Closed-loop chemical recycling of thermosetting polymers and their applications: a review

Abstract

Conventional thermosets are infusible and insoluble covalently cross-linked polymers that are difficult to recycle and reuse when discarded. Recent years have witnessed the development of the closed-loop recycling of novel thermosets as well as their applications in composites, 3D printing materials, etc. through innovations in degradation techniques and reversible chemistries (or dynamic chemistries). In this review, the approaches for achieving the closed-loop recycling of novel thermosets and their downstream materials are divided into two categories. One is to hydrolyze the thermosets in an acidic, alkaline or catalyst solution, and then recover the monomers or oligomers, which can be reused to prepare thermosets or their functional materials. Another is to de-cross-link and re-cross-link the thermosets through the exchange reaction of dynamic bonds.
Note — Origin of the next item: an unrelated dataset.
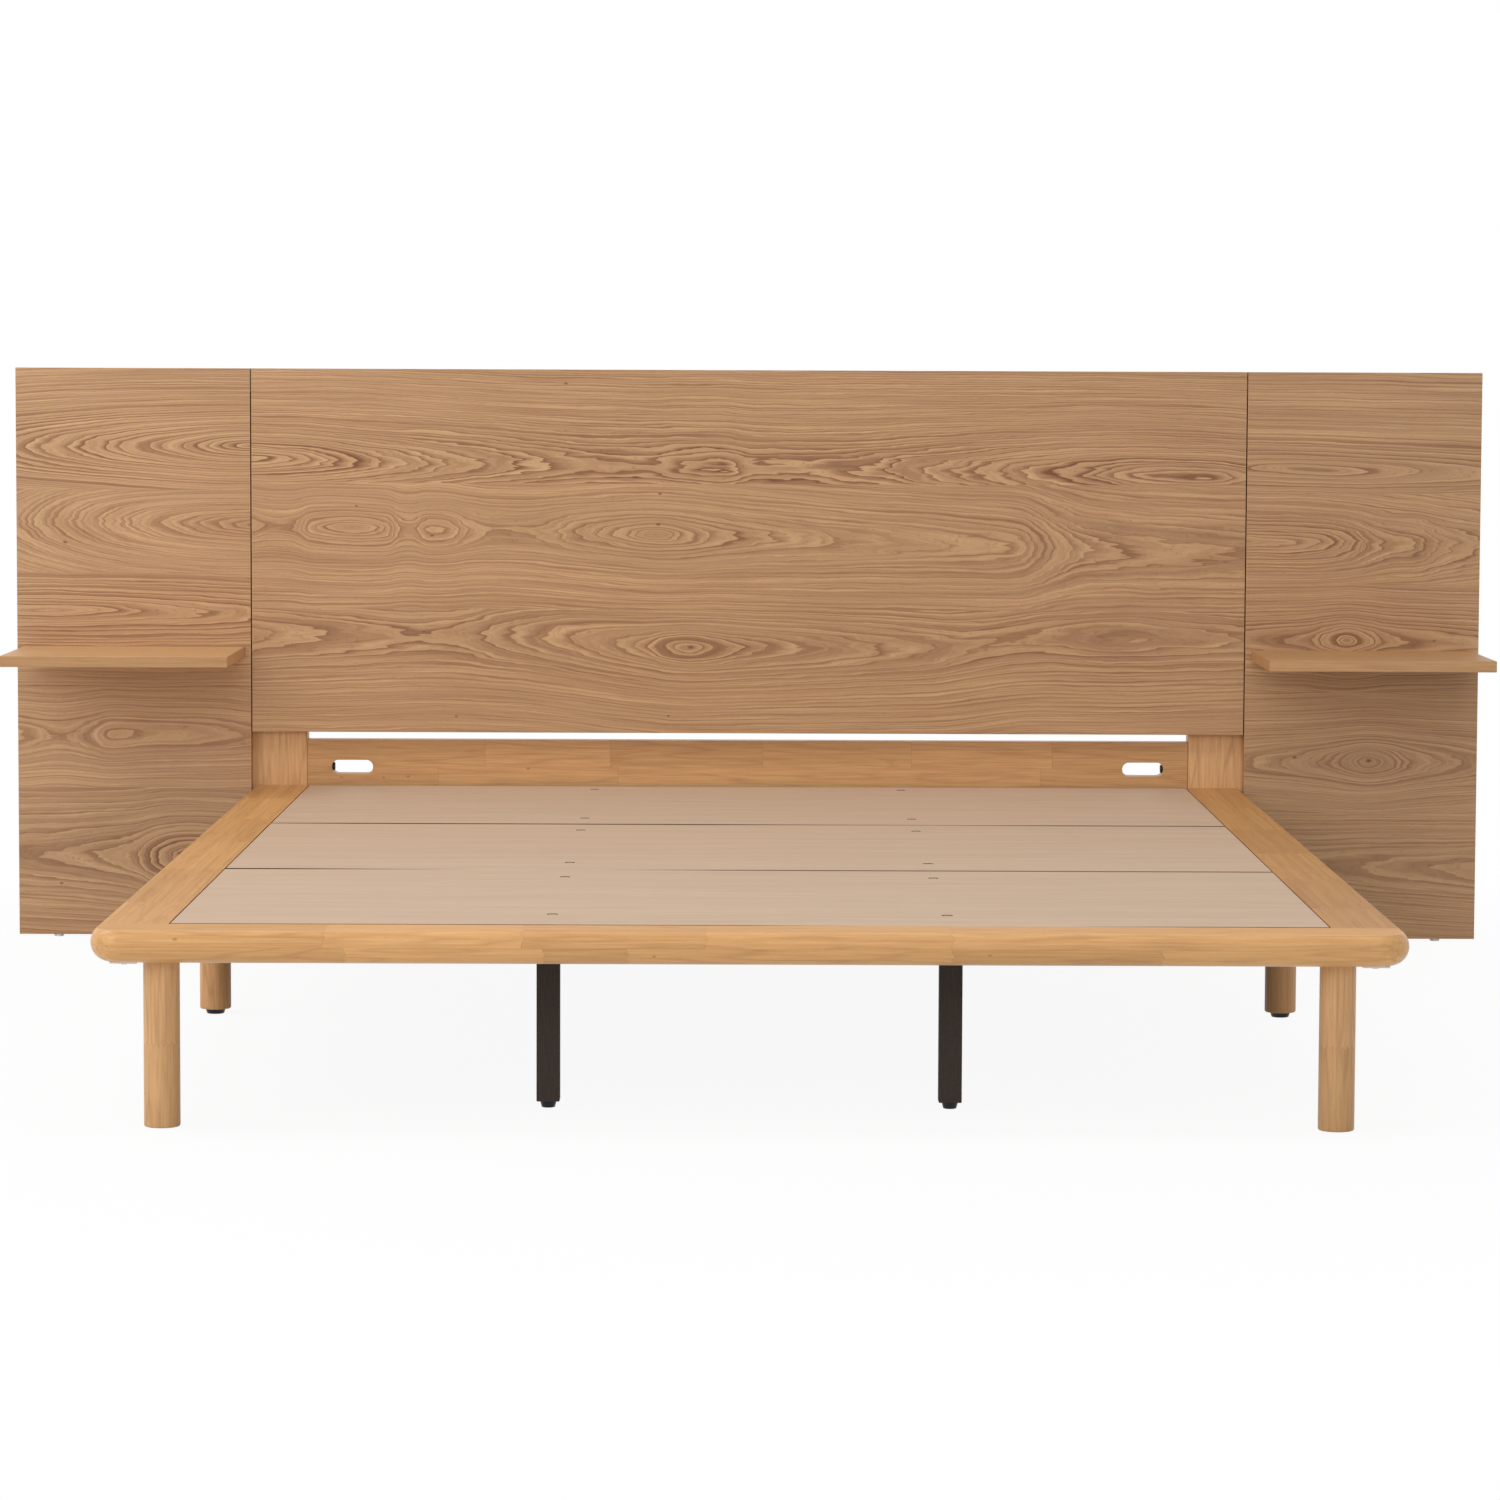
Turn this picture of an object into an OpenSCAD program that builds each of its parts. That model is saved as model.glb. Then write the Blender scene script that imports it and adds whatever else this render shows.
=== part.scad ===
// Platform bed with a panelled headboard and a floating bedside shelf on each wing.
// X runs across the bed, +Y towards the wall behind the headboard, +Z up from the floor.
// All sizes are in millimetres. Left is -X, as seen from the foot of the bed.

/* [Headboard] */
// Width of the centre panel, from joint to joint
centre_w = 1660; // [1560:10:1900]
// Height of the headboard's top edge above the floor
head_top = 952; // [900:1:1100]
// Thickness of the headboard panels
panel_t = 20; // [18:1:30]
// Open joint between neighbouring panels
panel_gap = 1.7; // [1.5:0.1:4]
// Width of each wing panel, with its half of the joint
wing_w = 391; // [300:1:500]
// Height of the wing panels above the floor, which is the height of their glides
wing_lift = 4; // [3:0.5:10]
// Radius of a wing glide
glide_r = 8; // [5:0.5:9]
// Distance of each glide from the middle of its wing
glide_spread = 130; // [60:1:140]

/* [Posts and rear rail] */
// Width of a headboard post
post_w = 100; // [80:1:110]
// Distance that a post reaches past the joint, behind its wing panel
post_lap = 8; // [3:0.5:15]
// Thickness of a headboard post
post_t = 42; // [36:1:60]
// Radius on the long edges of a post
post_edge_r = 3; // [1:0.5:6]
// Distance from the top of a post up to the top of the headboard
post_top_drop = 40; // [0:1:120]
// Thickness of the rear rail
rear_rail_t = 30; // [26:1:36]
// Height of the rear rail's top edge above the top of the platform frame
rear_rail_rise = 77; // [60:1:110]
// Length of each end piece of the rear rail, from its glued joint to the post
rear_rail_end_l = 240; // [180:1:280]
// Open gap between the rear rail and the centre panel
light_gap = 14; // [4:1:30]
// Length of a tool slot in the rear rail
slot_l = 69; // [50:1:100]
// Height of a tool slot
slot_h = 23; // [18:0.5:28]
// Distance from the end of the rear rail to its tool slot
slot_inset = 41; // [30:1:80]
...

In recent years, various cleavable (or dynamic) bonds such as ester bonds, acetal linkages, Schiff bases, disulfide bonds, hexahydrotriazine structures, boronic ester bonds, and so on have been developed for the preparation of closed-loop recyclable thermosets, and their closed-loop recycling mechanisms have also been fully demonstrated. By adopting the strategy of closed-loop recycling through hydrolysis, the recovered thermosets have the same structure and properties as those of the original resin. However, the degradation process strongly depends on the wettability of the resin, the pH of the solution or the catalyst, and how to improve monomer recovery (whether it can reach ∼100%) remains a challenge. When the thermosets are closed-loop recycled through a dynamic reaction, the recovery rate is ideally 100%; however, recycling must be carried out at high temperature, and the performance of the recovered resin will inevitably be poorer compared with that of the original thermosets.